Hi all,
may I propose some slight corrections in wording ?
Inserted below at the appropriate places:
Jerry Schwartz wrote (re-ordered):
>
>> -----Original Message-----
>> From: mizioumt@stripped [mailto:mizioumt@stripped]
>> Sent: Wednesday, November 15, 2006 2:22 PM
>> To: m.tonies@stripped; mysql@stripped
>> Subject: Re: finding NULL records
>>
>> [[...]]
>> This is what happens when one of the most innovative concepts of SQL
>> gets overlooked
>> or understressed which it seems to be in most modern SQL books.

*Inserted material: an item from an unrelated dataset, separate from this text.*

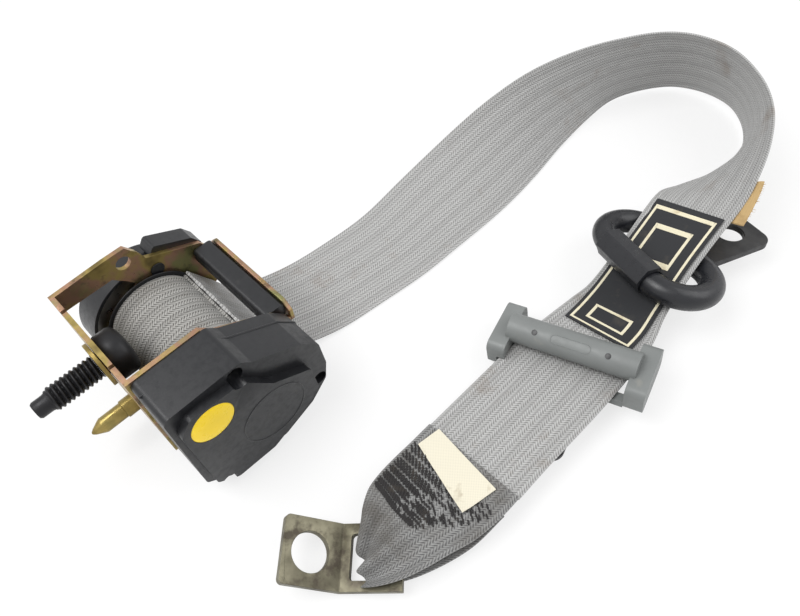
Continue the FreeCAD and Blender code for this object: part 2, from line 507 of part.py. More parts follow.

>> The thing is that SQL's logic isn't binary. Rather it's built over
>> three values: TRUE, FALSE, NULL.
Nearly: The three values are typically called TRUE, FALSE, and UNKNOWN.
A logic based on three values is then called "ternary", AFAIR.
>> You can indeed compare anything to NULL:
You sure can, like you can compare apples to oranges - just the result
is not meaningful.
In SQL, NULL is no value, it rather describes the absence of any value.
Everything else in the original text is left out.